TASK DIRECTIONS » From the line with "stand.location = (-middle[0], -middle[1], 0.0)" to the line with "cad_parts[node].hide_render = cad_parts[node].hide_viewport", both lines included, set down exactly those lines, please, and no others.

·····

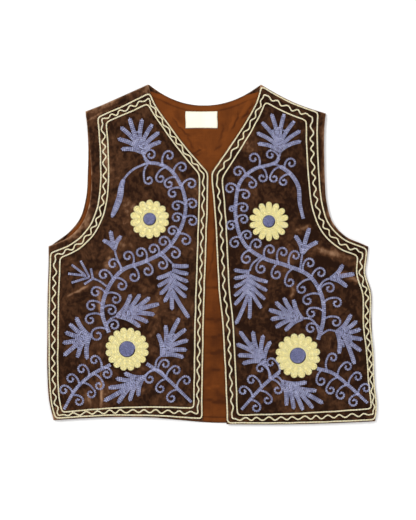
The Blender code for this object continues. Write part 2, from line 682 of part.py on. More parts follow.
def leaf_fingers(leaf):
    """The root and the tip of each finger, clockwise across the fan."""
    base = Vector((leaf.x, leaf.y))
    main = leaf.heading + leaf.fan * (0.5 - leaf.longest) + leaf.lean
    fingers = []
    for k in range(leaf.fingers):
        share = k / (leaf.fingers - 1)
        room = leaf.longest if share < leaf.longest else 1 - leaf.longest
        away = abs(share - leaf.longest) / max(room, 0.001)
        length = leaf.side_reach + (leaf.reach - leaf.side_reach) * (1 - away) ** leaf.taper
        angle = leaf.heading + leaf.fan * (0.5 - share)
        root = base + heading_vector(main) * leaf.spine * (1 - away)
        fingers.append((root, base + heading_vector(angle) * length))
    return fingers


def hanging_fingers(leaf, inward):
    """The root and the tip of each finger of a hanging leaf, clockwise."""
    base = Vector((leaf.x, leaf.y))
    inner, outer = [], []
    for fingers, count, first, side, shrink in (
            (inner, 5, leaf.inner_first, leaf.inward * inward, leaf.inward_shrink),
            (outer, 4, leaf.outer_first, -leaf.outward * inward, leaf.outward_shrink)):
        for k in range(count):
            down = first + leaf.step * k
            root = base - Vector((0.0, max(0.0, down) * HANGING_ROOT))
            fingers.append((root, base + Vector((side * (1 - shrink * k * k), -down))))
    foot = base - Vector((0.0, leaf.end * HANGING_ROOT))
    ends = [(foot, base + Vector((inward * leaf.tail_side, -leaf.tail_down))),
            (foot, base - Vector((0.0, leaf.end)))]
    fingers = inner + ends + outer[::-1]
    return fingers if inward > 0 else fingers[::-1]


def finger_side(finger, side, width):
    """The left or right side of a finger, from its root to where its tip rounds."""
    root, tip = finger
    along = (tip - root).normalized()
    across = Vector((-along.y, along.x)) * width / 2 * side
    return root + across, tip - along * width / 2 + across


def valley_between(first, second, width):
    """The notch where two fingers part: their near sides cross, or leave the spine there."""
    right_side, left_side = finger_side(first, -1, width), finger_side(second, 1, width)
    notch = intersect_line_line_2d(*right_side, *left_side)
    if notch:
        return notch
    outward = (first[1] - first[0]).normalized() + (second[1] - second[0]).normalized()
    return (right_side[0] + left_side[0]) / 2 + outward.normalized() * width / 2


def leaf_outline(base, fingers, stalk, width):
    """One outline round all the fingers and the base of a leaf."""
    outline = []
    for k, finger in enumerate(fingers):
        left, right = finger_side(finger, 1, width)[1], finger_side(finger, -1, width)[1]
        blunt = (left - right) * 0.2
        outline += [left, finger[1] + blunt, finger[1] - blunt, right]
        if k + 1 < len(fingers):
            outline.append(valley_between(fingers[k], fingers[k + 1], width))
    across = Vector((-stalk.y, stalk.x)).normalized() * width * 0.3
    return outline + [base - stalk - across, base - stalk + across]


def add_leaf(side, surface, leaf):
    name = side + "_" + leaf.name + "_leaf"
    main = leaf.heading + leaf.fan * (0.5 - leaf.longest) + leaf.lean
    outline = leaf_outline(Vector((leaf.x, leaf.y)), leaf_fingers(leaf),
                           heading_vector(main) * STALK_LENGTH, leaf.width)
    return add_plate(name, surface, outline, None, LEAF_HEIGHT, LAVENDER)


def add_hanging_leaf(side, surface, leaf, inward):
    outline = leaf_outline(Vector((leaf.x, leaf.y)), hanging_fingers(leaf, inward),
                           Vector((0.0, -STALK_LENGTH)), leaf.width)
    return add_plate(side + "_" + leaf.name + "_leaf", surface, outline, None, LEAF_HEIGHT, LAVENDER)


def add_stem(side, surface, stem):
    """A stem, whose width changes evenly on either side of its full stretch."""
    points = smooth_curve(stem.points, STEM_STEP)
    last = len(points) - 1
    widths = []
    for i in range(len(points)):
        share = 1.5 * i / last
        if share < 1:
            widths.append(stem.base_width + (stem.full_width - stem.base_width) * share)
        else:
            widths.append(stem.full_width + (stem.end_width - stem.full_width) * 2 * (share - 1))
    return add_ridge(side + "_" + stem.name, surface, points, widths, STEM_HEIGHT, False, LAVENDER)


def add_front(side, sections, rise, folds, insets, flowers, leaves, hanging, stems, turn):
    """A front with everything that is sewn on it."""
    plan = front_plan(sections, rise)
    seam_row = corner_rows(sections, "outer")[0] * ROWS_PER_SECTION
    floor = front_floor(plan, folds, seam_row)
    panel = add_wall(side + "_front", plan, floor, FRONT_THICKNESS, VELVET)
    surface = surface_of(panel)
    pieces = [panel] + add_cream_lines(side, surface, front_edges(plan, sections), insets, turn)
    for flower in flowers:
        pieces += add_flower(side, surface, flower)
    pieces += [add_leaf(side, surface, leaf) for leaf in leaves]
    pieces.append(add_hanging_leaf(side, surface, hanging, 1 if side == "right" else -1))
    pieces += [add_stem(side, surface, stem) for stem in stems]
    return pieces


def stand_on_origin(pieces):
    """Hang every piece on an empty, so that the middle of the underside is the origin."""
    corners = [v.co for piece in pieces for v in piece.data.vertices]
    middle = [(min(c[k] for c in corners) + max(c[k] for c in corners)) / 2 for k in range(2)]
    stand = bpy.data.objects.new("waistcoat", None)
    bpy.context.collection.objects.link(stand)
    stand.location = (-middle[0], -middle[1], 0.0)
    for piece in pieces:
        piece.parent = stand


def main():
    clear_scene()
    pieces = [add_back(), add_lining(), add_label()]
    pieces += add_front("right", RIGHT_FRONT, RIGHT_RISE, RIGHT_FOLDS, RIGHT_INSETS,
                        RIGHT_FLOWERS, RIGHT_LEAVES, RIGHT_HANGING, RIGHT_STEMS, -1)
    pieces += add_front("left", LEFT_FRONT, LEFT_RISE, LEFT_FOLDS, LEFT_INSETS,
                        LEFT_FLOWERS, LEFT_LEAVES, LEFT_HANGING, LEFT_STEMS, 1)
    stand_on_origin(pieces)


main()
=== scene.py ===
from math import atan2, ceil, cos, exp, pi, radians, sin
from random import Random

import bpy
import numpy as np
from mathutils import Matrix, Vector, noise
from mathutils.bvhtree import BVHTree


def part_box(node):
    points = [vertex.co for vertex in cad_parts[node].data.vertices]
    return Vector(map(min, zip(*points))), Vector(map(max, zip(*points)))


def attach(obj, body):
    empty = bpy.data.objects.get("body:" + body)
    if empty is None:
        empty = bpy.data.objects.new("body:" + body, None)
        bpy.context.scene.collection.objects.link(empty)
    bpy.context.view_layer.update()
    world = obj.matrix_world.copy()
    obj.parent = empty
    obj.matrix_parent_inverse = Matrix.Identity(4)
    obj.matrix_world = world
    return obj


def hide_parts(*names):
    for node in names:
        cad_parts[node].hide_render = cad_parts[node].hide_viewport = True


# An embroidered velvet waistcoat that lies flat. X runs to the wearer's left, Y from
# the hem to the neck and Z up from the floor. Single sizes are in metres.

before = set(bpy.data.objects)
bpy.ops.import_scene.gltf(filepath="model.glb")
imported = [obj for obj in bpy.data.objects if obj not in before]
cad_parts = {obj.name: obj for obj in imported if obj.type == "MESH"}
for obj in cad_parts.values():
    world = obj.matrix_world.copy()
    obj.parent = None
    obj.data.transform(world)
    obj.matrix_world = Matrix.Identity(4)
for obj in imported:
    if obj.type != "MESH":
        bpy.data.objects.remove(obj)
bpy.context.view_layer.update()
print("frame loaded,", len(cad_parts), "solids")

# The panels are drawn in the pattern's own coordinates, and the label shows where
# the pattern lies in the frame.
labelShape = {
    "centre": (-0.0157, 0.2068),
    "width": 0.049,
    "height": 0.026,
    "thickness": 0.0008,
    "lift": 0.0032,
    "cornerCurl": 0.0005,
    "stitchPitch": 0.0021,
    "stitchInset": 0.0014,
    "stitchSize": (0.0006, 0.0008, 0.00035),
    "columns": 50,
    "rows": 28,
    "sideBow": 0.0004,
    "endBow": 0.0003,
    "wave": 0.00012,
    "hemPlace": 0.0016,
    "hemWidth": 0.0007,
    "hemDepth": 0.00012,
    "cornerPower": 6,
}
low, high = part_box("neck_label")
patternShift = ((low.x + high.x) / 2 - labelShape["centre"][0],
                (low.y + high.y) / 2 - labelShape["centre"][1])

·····

COMPLETE RESPONSE »
    stand.location = (-middle[0], -middle[1], 0.0)
    for piece in pieces:
        piece.parent = stand


def main():
    clear_scene()
    pieces = [add_back(), add_lining(), add_label()]
    pieces += add_front("right", RIGHT_FRONT, RIGHT_RISE, RIGHT_FOLDS, RIGHT_INSETS,
                        RIGHT_FLOWERS, RIGHT_LEAVES, RIGHT_HANGING, RIGHT_STEMS, -1)
    pieces += add_front("left", LEFT_FRONT, LEFT_RISE, LEFT_FOLDS, LEFT_INSETS,
                        LEFT_FLOWERS, LEFT_LEAVES, LEFT_HANGING, LEFT_STEMS, 1)
    stand_on_origin(pieces)


main()
=== scene.py ===
from math import atan2, ceil, cos, exp, pi, radians, sin
from random import Random

import bpy
import numpy as np
from mathutils import Matrix, Vector, noise
from mathutils.bvhtree import BVHTree


def part_box(node):
    points = [vertex.co for vertex in cad_parts[node].data.vertices]
    return Vector(map(min, zip(*points))), Vector(map(max, zip(*points)))


def attach(obj, body):
    empty = bpy.data.objects.get("body:" + body)
    if empty is None:
        empty = bpy.data.objects.new("body:" + body, None)
        bpy.context.scene.collection.objects.link(empty)
    bpy.context.view_layer.update()
    world = obj.matrix_world.copy()
    obj.parent = empty
    obj.matrix_parent_inverse = Matrix.Identity(4)
    obj.matrix_world = world
    return obj


def hide_parts(*names):
    for node in names:
        cad_parts[node].hide_render = cad_parts[node].hide_viewport = True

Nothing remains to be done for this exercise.